Over Under : Under Over
Royal Scottish Academy Upper Galleries, Edinburgh
22nd December - January 30th 2020
Exploring Weave in its widest context. Presented by the Cordis Trust.
I am delighted to announce that I am now represented by Future Icons who represent 'a select collection of design and craft led businesses that produce the finest interior accessories, furniture, jewellery, fashion accessories, artwork and object d'art internationally.'
'Future Icons client collections can be found in museums, galleries and private residences across the world. Our clients have amassed over 30 awards between them and editorial mentions in significant international publications throughout their careers. Future Icons collections are presented as heirlooms of the future. An opportunity for design conscious individuals to invest and enjoy now.'
'Each brand has been selected based on their craftsmanship, originality, heritage and commercial appeal of their collections.' (Text courtesy of Future Icons)'
Earlier this summer I was interviewed by Ateliers d'Art magazine, who have now written a lovely feature about me and my work in the September issue.

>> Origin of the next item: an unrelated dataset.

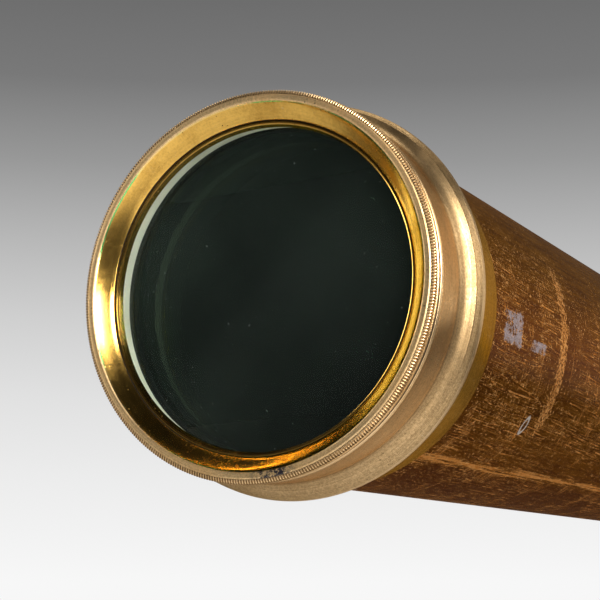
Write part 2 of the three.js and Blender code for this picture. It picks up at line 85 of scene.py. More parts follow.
# ---------------------------------------------------------------- node materials
class Shader:
    """A Principled material and short ways to wire its procedural nodes."""

    def __init__(self, name):
        self.material = bpy.data.materials.new(name)
        self.material.use_nodes = True
        self.nodes = self.material.node_tree.nodes
        self.links = self.material.node_tree.links
        self.bsdf = self.nodes["Principled BSDF"]
        coordinates = self.nodes.new("ShaderNodeTexCoord")
        self.point = coordinates.outputs["Object"]

    def plug(self, socket, value):
        if isinstance(value, bpy.types.NodeSocket):
            self.links.new(value, socket)
        else:
            socket.default_value = value

    def set(self, **values):
        for name, value in values.items():
            self.plug(self.bsdf.inputs[name.replace("_", " ")], value)

    def math(self, operation, a, b=0.0, c=0.0, clamp=False):
        node = self.nodes.new("ShaderNodeMath")
        node.operation = operation
        node.use_clamp = clamp
        for socket, value in zip(node.inputs, (a, b, c)):
            self.plug(socket, value)
        return node.outputs[0]

    def band(self, value, low, high, to_low=0.0, to_high=1.0):
        """value mapped smoothly from low..high to to_low..to_high."""
        node = self.nodes.new("ShaderNodeMapRange")
        node.interpolation_type = "SMOOTHSTEP"
        for socket, number in zip(node.inputs, (value, low, high, to_low, to_high)):
            self.plug(socket, number)
        return node.outputs[0]

    def near(self, value, middle, half, soft):
        """1 where value is within half of middle, easing to 0 over soft beyond that."""
        away = self.math("ABSOLUTE", self.math("SUBTRACT", value, middle))
        return self.band(away, half, half + soft, 1.0, 0.0)

    def times(self, *values):
        product = values[0]
        for value in values[1:]:
            product = self.math("MULTIPLY", product, value)
        return product

    def plus(self, *values):
        total = values[0]
        for value in values[1:]:
            total = self.math("ADD", total, value)
        return total

    def mix(self, factor, a, b):
        node = self.nodes.new("ShaderNodeMix")
        node.data_type = "RGBA"
        self.plug(node.inputs[0], factor)
        for socket, value in zip(node.inputs[6:8], (a, b)):
            self.plug(socket, value)
        return node.outputs[2]

    def vector(self, x, y, z):
        node = self.nodes.new("ShaderNodeCombineXYZ")
        for socket, value in zip(node.inputs, (x, y, z)):
            self.plug(socket, value)
        return node.outputs[0]

    def split(self):
        """The point's s, and its y and z from the optical axis, all in millimetres."""
        node = self.nodes.new("ShaderNodeSeparateXYZ")
        self.links.new(self.point, node.inputs[0])
        s = self.math("MULTIPLY", self.math("SUBTRACT", node.outputs[0], S_ORIGIN), 1 / MM)
        y = self.math("MULTIPLY", self.math("SUBTRACT", node.outputs[1], AXIS.y), 1 / MM)
        z = self.math("MULTIPLY", self.math("SUBTRACT", node.outputs[2], AXIS.z), 1 / MM)
        return s, y, z

    def turn(self, y, z):
        """The angle round the axis in degrees, from straight up towards -Y."""
        return self.math("MULTIPLY", self.math("ARCTAN2", self.math("MULTIPLY", y, -1.0), z), 180 / math.pi)

    def noise(self, vector, scale=1.0, detail=3.0, rough=0.55):
        node = self.nodes.new("ShaderNodeTexNoise")
        self.links.new(vector, node.inputs["Vector"])
        node.inputs["Scale"].default_value = scale
        node.inputs["Detail"].default_value = detail
        node.inputs["Roughness"].default_value = rough
        return node.outputs[0]

    def cells(self, vector, scale=1.0):
        """The distance to the nearest of many scattered points."""
        node = self.nodes.new("ShaderNodeTexVoronoi")
        self.links.new(vector, node.inputs["Vector"])
        node.inputs["Scale"].default_value = scale
        return node.outputs["Distance"]

    def bump(self, height, strength, distance_mm, under=None):
        node = self.nodes.new("ShaderNodeBump")
        node.inputs["Strength"].default_value = strength
        node.inputs["Distance"].default_value = distance_mm * MM
        self.links.new(height, node.inputs["Height"])
        if under:
            self.links.new(under, node.inputs["Normal"])
        return node.outputs[0]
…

Late last year I was invited by the Clothworkers' Company to create twenty-five hand woven artworks using my signature passementerie style. The Clothworkers' Company were looking for a contemporary and fresh design based on their branding and history as a company. I created the twenty-five artworks, that were then turned into award trophies and given to winner of the Charity Governance Awards, a scheme the Clothworkers' Company runs.
I am delighted to announce that my work has been shortlisted for the Carter Preston Prize. Four of my fine Passementerie artworks will be exhibited at the Bluecoat Display Centre in August 2018.

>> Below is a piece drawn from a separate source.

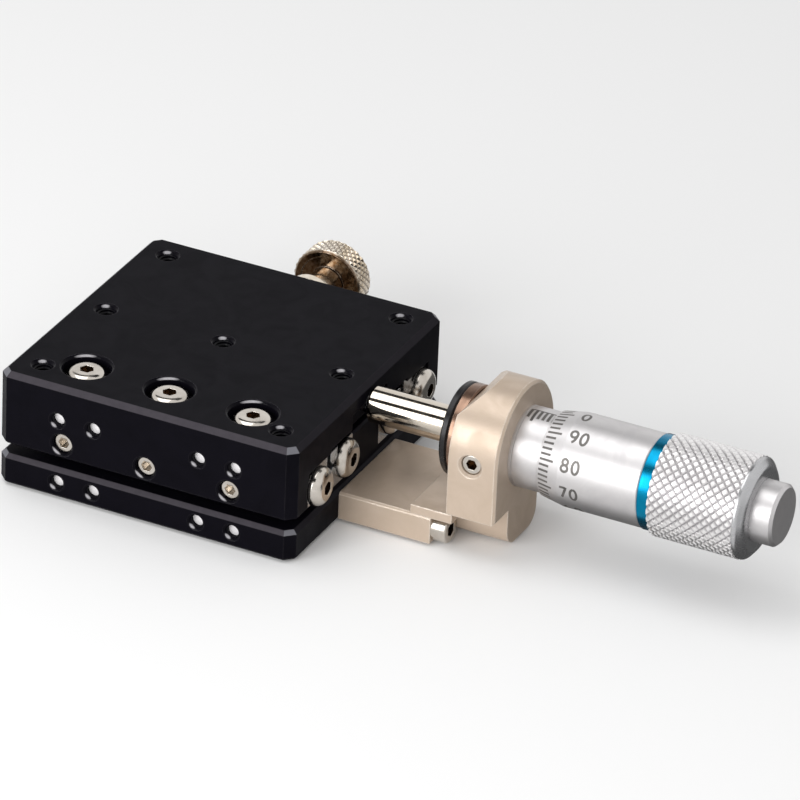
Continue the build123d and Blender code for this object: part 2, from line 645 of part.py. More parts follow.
def clamp_knob():
    """Knurled screw with a collar that presses on the clamp plate."""
    collar = CLAMP_FACE + CLAMP_PLAY
    shank = cylinder_y(SCREW_M4, OUTER_BACK + 0.8, collar, 0, CLAMP_HEIGHT)
    shank = chamfer(shank.edges().group_by(Axis.Y)[0], 0.4)
    neck = cylinder_y(NECK_RADIUS, collar, KNOB_START + 1.0, 0, CLAMP_HEIGHT)
    flange = cylinder_y(COLLAR_RADIUS, collar, collar + 2.0, 0, CLAMP_HEIGHT)
    flange = chamfer(flange.edges(), 0.3)
    head = cylinder_y(KNOB_RADIUS, KNOB_START, KNOB_START + KNOB_LENGTH, 0, CLAMP_HEIGHT)
    head = chamfer(head.edges(), 0.5)
    dish = cylinder_y(KNOB_RADIUS - 1.6, KNOB_START - 1, KNOB_START + 0.5, 0, CLAMP_HEIGHT)
    return (head - dish) + shank + neck + flange


def inner_rail_screws():
    """Cap screws that hold the inner rails on the base."""
    screw = cap_screw(SCREW_M3, SCREW_LENGTH, M3_HEAD, M3_HEAD_HEIGHT, 2.5)
    places = [(x, y) for x in RAIL_SCREW_X for y in (-INNER_HOLE_Y, INNER_HOLE_Y)]
    return [Pos(x, y, INNER_SEAT) * screw for x, y in places]


def rear_rail_screws():
    """Cap screws that hold the rear outer rail under the table."""
    length = STAGE_HEIGHT - 4.0 - REAR_SEAT
    screw = Rot(180, 0, 0) * cap_screw(SCREW_M3, length, M3_HEAD, M3_HEAD_HEIGHT, 2.5)
    return [Pos(x, OUTER_SCREW_Y, REAR_SEAT) * screw for x in RAIL_SCREW_X]


def top_screws():
    """Button head screws in the table's top that hold the front outer rail."""
    screw = button_screw(SCREW_M4, TOP_LENGTH, TOP_HEAD, TOP_HEAD_HEIGHT, 2.5)
    return [Pos(x, -OUTER_SCREW_Y, TOP_SEAT) * screw for x in RAIL_SCREW_X]


def preload_screws():
    """Set screws in the front side that push the front outer rail inward."""
    screw = set_screw(SCREW_M4, HALF - OUTER_BACK - PRELOAD_SINK, 2.0)
    return [facing_front(x, -HALF + PRELOAD_SINK, PRELOAD_HEIGHT) * screw for x in RAIL_SCREW_X]


def bracket_screws():
    """Long cap screws that hold the bracket's bar on the base's side."""
    screw = cap_screw(SCREW_M3, BAR_END - HALF + 6.5, M3_HEAD, M3_HEAD_HEIGHT, 2.5)
    return [facing_right(BAR_END, y, BRACKET_SCREW_Z) * screw for y in (-BRACKET_SCREW_Y, BRACKET_SCREW_Y)]


def clamp_plate_screws():
    """Cap screws that hold the clamp plate on the base."""
    screw = cap_screw(SCREW_M3, CLAMP_FACE - HALF + 5.5, M3_HEAD, M3_HEAD_HEIGHT, 2.5)
    return [facing_rear(x, CLAMP_FACE, BASE_PLATE / 2) * screw for x in (-CLAMP_SCREW_X, CLAMP_SCREW_X)]


def save(name, solids):
    """Write one node as a STEP file."""
    shape = solids[0] if len(solids) == 1 else Compound(children=solids)
    export_step(shape, f"parts/{name}.step")


def main():
    """Build and write every node."""
    os.makedirs("parts", exist_ok=True)
    sleeve_start = BRACKET_END + SHOULDER
    nut_start = BRACKET_START - NUT_LENGTH
    adjuster_end = ADJUSTER_START + ADJUSTER_LENGTH
    nodes = {
        "base_plate": [base_plate()],
        "table_plate": [table_plate()],
        "anvil": [anvil()],
        "return_spring": [return_spring()],
        "base_spring_pin": [spring_pin(SPRING_PIN_X, BASE_PLATE - PIN_SEAT, RAIL_TOP - 1.2)],
        "table_spring_pin": [spring_pin(-SPRING_PIN_X, RAIL_BOTTOM + 0.6, STAGE_HEIGHT - PIN_SEAT)],
        "bracket": [bracket()],
        "stem_set_screw": [stem_set_screw()],
        "micrometer_stem": [micrometer_stem()],
        "scale_sleeve": [ring_x(SLEEVE_BORE, SLEEVE_RADIUS, sleeve_start, TAIL_START, 0.1)],
        "adjusting_nut": [ring_x(TAIL_RADIUS + SLIP, SLEEVE_BORE + 0.5, ADJUSTER_START, adjuster_end, 0.3)],
        "stem_nut": [ring_x(STEM_RADIUS + SLIP, NUT_RADIUS, nut_start, BRACKET_START, 0.3)],
        "stem_lock_ring": [ring_x(STEM_RADIUS + SLIP, NUT_RADIUS, nut_start - LOCK_LENGTH, nut_start, 0.3)],
        "spindle": [spindle()],
        "thimble": [thimble()],
        "thimble_ring": [ring_x(CORE_RADIUS + SLIP, THIMBLE_RADIUS + 0.15, RING_START, GRIP_START, 0.15)],
        "thimble_grip": [grip()],
        "thimble_cap": [thimble_cap()],
        "clamp_plate": [clamp_plate()],
        "clamp_knob": [clamp_knob()],
        "inner_rail_screws": inner_rail_screws(),
        "rear_rail_screws": rear_rail_screws(),
        "top_screws": top_screws(),
        "preload_screws": preload_screws(),
        "inner_end_screws": end_screws((-INNER_SCREW_Y, INNER_SCREW_Y), 0),
        "outer_end_screws": end_screws((-OUTER_SCREW_Y, OUTER_SCREW_Y), WASHER_THICKNESS),
        "end_washers": end_washers(),
        "bracket_screws": bracket_screws(),
        "clamp_plate_screws": clamp_plate_screws(),
    }
    for side, name in ((-1, "front"), (1, "rear")):
        nodes[f"inner_rail_{name}"] = [inner_rail(side)]
        nodes[f"outer_rail_{name}"] = [outer_rail(side)]
        nodes[f"cage_{name}"] = [cage(side)]
        nodes[f"rollers_{name}"] = rollers(side)
    for name, solids in nodes.items():
        save(name, solids)


main()
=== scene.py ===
"""Looks of a linear stage with crossed roller rails and a micrometer drive.

Lengths inside the classes are millimetres and leave for Blender in metres. The
origin is the centre of the base's bottom face, X runs along the micrometer,
the front is -Y and Z is up.
"""

import logging
import math
from dataclasses import dataclass, field, replace
from enum import Enum
from typing import Optional, Sequence

import bpy
import numpy as np
from mathutils import Matrix, Vector


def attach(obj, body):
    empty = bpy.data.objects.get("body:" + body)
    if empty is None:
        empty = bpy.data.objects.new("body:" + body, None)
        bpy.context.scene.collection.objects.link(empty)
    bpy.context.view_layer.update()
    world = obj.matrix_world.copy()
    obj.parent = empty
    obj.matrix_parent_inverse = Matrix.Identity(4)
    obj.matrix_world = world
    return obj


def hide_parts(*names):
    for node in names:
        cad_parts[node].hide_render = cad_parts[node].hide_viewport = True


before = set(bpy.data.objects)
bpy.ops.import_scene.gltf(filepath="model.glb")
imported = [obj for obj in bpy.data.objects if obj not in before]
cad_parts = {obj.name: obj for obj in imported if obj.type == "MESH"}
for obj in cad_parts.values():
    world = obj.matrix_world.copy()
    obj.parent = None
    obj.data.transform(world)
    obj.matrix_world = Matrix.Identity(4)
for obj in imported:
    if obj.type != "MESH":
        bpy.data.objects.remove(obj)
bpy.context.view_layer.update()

LOG = logging.getLogger("stage")
MM = 0.001
AXIS_HEIGHT = 19.25
CURVE_SHARE = 0.45       # most of an edge's length that a rounded corner takes
GUARD_SHARE = 0.48       # the same for the points that guard its shading
GUARD = 0.03             # from a rounded corner to the point that guards it
SMUDGE_SCALE = 140.0
FLOAT, VECTOR = "NodeSocketFloat", "NodeSocketVector"

Colour = tuple[float, float, float]
Place = tuple[float, float, float]
Array = np.ndarray
Socket = bpy.types.NodeSocket
Sockets = dict[str, Socket]
Tree = bpy.types.NodeTree


class Way(Enum):
    """The line that a turned piece is turned about."""

    ALONG_X = "x"
    ALONG_Y = "y"
    ALONG_Z = "z"


class Body(Enum):
    """The moving bodies that pieces ride on."""

    BASE = "base_unit"
    TABLE = "table_unit"
    THIMBLE = "thimble_unit"
    CLAMP = "clamp_knob_unit"


# Surfaces


@dataclass
class Shell:
    """A mesh that grows from grids of points, with its faces kept as whole arrays."""

    name: str
    points: list[Array] = field(default_factory=list)
    quads: list[Array] = field(default_factory=list)
    triangles: list[Array] = field(default_factory=list)
    count: int = 0

    def add_points(self, points: Array) -> int:
        """Store points.

        Args:
            points: Array of (n, 3) places in millimetres.

        Returns:
            The index of the first point.
        """
        first = self.count
        places = points.reshape(-1, 3)
        self.points.append(places)
        self.count += len(places)
        return first

    def add_grid(self, grid: Array, wrap_rows: bool = False, wrap_columns: bool = False) -> int:
        """Add a surface given at the crossings of two parameters.

        Each cell between neighbours (i, j), (i, j+1), (i+1, j+1) and (i+1, j) is one quad. A
        parameter that wraps joins its last line to its first.

        Args:
            grid: Array of (rows, columns, 3) places.
            wrap_rows: The last row meets the first.
            wrap_columns: The last column meets the first.

        Returns:
            The index of the grid's first point.
        """
        rows, columns = grid.shape[:2]
        first = self.add_points(grid)
        index = first + np.arange(rows * columns).reshape(rows, columns)
        if wrap_rows:
            index = np.concatenate([index, index[:1]], axis=0)
        if wrap_columns:
            index = np.concatenate([index, index[:, :1]], axis=1)
        cells = [index[:-1, :-1], index[:-1, 1:], index[1:, 1:], index[1:, :-1]]
        self.quads.append(np.stack([c.ravel() for c in cells], axis=1))
        return first

    def add_fan(self, ring: Array, centre: Array, flip: bool) -> None:
        """Close a ring of point indices with triangles to one centre.

        Args:
            ring: Indices of the ring's points in order.
            centre: The place of the centre.
            flip: Turn the triangles round.
        """
        tip = self.add_points(centre.reshape(1, 3))
        ahead = np.roll(ring, -1)
        tips = np.full(ring.shape, tip)
        order = [ahead, ring, tips] if flip else [ring, ahead, tips]
        self.triangles.append(np.stack(order, axis=1))

    def build(self, body: Body, sharp: float = 20.0) -> bpy.types.Object:
        """Make the object, with its normals outward and sharp edges past an angle.

        Args:
            body: The moving body that it rides on.
            sharp: Angle in degrees past which an edge stays sharp.

        Returns:
            The new object.
        """
        places = np.concatenate(self.points) * MM
        faces: list[Sequence[int]] = []
        for group in self.quads + self.triangles:
            faces.extend(group.tolist())
        mesh = bpy.data.meshes.new(self.name)
        mesh.from_pydata(places.tolist(), [], faces)
        mesh.validate()
        mesh.polygons.foreach_set("use_smooth", np.ones(len(mesh.polygons), dtype=bool))
        mesh.set_sharp_from_angle(angle=math.radians(sharp))
        mesh.update()
        made = bpy.data.objects.new(self.name, mesh)
        bpy.context.scene.collection.objects.link(made)
        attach(made, body.value)
        LOG.info("%s: %d faces", self.name, len(mesh.polygons))
        return made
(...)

This exhibition prize, held biennially in Liverpool, is in memory of the potter Julia Carter Preston. The shortlisted artists for the prize were selected by an independent judging panel and include Elizabeth Ashdown, Tom Collison, Tessa Eastman, Joanna Hejmej, Irina Razumovskaya and Tara Squibb.
The 6 shortlisted makers will feature in an exhibition at Bluecoat Display Centre from 4th August – 22nd September 2018, with one selected to win a prize of £1,000 awarded by the selection panel at the private view on the 3rd August 2018. There will also be a People’s Prize Vote when visitors will be invited to select their winner during the exhibition to be announced on the final day of the show; Saturday 3rd August. This artist will win an In the Window solo exhibition opportunity in our 2019 series.
Julia Carter Preston (31.8.1926 – 6.1.2012) exhibited regularly at Bluecoat Display Centre, Liverpool’s leading contemporary craft gallery, and was also a studio neighbour. The annual exhibitions of her unique sgraffito ceramics with their beautiful lustre glazes drew large crowds of private collectors and her works were also purchased for public collections around the UK.